### Goal:
From the listing below, copy only the lines running from the line that contains "and commonest colour" to the line that contains "bpy.context.scene.collection.objects.link(empty)", both included.

============

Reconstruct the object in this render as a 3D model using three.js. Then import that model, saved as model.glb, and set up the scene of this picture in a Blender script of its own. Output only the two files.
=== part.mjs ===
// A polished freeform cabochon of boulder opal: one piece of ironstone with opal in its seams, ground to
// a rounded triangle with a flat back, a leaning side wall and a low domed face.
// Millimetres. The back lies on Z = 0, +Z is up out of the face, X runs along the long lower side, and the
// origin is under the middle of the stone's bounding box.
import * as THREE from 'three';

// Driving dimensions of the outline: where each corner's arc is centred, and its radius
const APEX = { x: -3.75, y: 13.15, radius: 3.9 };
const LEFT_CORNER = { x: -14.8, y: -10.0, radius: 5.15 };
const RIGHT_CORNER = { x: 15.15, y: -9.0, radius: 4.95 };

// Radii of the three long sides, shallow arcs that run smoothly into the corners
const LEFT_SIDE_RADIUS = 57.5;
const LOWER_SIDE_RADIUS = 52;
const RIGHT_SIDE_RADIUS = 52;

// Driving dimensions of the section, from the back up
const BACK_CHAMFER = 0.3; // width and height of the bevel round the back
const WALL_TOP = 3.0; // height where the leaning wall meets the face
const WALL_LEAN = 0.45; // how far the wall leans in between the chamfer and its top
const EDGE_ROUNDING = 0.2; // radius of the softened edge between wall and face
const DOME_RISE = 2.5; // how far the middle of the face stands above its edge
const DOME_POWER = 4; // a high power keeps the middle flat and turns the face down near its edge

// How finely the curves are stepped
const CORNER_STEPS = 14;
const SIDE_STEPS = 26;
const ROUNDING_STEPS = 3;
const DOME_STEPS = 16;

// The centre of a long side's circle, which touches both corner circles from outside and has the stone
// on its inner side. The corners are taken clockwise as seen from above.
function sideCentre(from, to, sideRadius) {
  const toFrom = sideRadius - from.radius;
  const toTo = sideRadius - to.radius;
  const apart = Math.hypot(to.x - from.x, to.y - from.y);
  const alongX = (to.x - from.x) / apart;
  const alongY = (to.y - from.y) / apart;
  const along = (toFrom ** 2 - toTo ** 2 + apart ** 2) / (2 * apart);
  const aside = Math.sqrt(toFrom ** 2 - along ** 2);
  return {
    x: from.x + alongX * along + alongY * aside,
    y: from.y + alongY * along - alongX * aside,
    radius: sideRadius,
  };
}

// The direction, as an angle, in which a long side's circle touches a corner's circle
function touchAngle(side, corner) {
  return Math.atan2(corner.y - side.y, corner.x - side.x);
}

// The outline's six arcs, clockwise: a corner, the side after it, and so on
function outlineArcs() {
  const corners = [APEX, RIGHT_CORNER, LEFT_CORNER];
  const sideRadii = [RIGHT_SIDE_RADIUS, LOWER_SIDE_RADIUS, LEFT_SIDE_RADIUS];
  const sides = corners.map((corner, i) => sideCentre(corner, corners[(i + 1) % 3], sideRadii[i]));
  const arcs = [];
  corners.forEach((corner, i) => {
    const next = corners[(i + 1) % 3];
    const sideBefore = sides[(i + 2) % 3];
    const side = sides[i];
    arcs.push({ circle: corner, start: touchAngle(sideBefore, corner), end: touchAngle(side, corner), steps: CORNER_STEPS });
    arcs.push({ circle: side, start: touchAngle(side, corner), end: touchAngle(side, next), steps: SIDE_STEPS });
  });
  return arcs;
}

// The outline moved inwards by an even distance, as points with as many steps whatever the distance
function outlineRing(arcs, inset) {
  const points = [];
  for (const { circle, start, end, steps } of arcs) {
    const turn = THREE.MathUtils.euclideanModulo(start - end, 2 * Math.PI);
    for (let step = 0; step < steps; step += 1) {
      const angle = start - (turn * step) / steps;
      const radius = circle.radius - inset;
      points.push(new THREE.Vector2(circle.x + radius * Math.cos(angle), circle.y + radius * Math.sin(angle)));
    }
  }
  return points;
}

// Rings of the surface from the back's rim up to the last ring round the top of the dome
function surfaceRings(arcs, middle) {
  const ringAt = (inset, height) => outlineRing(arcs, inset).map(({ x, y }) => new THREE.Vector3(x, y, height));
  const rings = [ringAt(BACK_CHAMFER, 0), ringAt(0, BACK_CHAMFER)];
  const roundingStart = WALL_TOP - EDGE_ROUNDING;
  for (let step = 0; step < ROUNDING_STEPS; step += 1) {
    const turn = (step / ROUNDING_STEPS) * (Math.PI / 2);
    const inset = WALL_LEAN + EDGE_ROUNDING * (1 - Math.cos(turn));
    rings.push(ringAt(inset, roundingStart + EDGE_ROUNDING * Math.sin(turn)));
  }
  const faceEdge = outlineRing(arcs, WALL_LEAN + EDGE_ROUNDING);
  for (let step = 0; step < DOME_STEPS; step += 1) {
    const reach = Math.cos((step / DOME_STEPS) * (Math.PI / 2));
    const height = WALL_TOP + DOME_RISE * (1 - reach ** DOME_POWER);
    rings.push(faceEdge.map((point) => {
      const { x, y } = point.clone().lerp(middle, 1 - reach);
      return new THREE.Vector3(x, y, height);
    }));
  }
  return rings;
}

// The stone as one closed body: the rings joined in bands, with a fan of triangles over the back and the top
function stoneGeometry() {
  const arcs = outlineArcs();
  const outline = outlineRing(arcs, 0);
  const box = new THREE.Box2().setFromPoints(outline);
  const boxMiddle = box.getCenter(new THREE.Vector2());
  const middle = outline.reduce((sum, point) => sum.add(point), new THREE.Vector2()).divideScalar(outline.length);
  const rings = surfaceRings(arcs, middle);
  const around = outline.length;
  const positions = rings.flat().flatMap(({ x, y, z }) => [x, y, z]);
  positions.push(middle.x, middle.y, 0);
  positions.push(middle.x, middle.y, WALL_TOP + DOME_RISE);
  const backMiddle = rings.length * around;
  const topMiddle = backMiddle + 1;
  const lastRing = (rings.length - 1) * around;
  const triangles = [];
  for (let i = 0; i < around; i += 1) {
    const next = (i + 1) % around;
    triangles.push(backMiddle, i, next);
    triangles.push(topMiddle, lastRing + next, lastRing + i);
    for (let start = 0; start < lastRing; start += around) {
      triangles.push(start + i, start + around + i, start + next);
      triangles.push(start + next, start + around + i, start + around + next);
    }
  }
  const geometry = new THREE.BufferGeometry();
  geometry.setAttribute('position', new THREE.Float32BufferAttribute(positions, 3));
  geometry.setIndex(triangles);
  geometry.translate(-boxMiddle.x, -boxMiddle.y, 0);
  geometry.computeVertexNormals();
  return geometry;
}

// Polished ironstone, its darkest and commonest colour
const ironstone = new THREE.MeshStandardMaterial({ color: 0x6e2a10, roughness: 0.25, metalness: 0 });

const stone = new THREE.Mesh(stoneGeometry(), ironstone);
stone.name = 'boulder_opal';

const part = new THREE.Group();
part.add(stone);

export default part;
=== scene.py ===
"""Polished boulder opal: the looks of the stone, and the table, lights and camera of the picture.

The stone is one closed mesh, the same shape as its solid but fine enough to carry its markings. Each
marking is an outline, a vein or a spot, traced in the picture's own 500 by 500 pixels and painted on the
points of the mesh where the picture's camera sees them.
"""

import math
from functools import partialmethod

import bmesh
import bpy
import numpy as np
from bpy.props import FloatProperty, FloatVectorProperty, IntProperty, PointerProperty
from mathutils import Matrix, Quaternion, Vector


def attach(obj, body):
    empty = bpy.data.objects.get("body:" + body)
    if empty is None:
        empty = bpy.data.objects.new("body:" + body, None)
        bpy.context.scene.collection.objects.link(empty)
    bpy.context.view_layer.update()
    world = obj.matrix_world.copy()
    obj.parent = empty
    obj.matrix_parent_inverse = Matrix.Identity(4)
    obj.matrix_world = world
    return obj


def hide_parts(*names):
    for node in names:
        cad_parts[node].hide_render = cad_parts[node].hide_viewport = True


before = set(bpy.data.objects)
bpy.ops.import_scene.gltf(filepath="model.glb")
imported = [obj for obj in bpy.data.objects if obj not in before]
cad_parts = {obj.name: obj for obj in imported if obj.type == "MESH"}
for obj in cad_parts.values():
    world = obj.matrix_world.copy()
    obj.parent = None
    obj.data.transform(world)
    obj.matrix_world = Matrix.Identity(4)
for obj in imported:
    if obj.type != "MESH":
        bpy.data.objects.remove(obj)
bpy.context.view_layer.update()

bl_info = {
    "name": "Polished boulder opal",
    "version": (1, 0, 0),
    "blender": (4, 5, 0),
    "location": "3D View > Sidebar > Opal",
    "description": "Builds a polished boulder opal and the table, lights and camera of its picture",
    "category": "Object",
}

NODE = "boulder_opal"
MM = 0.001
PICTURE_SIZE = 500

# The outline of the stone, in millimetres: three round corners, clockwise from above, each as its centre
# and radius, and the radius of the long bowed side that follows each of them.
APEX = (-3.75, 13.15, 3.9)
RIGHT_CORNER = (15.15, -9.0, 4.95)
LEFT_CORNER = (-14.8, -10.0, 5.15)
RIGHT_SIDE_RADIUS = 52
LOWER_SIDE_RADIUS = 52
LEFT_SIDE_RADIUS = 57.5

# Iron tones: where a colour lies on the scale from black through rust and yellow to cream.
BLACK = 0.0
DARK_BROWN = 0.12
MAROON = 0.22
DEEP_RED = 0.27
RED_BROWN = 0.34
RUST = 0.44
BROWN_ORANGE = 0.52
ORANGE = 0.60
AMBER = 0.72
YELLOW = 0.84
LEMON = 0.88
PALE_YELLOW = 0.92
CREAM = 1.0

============

### Result of this task:
// Polished ironstone, its darkest and commonest colour
const ironstone = new THREE.MeshStandardMaterial({ color: 0x6e2a10, roughness: 0.25, metalness: 0 });

const stone = new THREE.Mesh(stoneGeometry(), ironstone);
stone.name = 'boulder_opal';

const part = new THREE.Group();
part.add(stone);

export default part;
=== scene.py ===
"""Polished boulder opal: the looks of the stone, and the table, lights and camera of the picture.

The stone is one closed mesh, the same shape as its solid but fine enough to carry its markings. Each
marking is an outline, a vein or a spot, traced in the picture's own 500 by 500 pixels and painted on the
points of the mesh where the picture's camera sees them.
"""

import math
from functools import partialmethod

import bmesh
import bpy
import numpy as np
from bpy.props import FloatProperty, FloatVectorProperty, IntProperty, PointerProperty
from mathutils import Matrix, Quaternion, Vector


def attach(obj, body):
    empty = bpy.data.objects.get("body:" + body)
    if empty is None:
        empty = bpy.data.objects.new("body:" + body, None)
        bpy.context.scene.collection.objects.link(empty)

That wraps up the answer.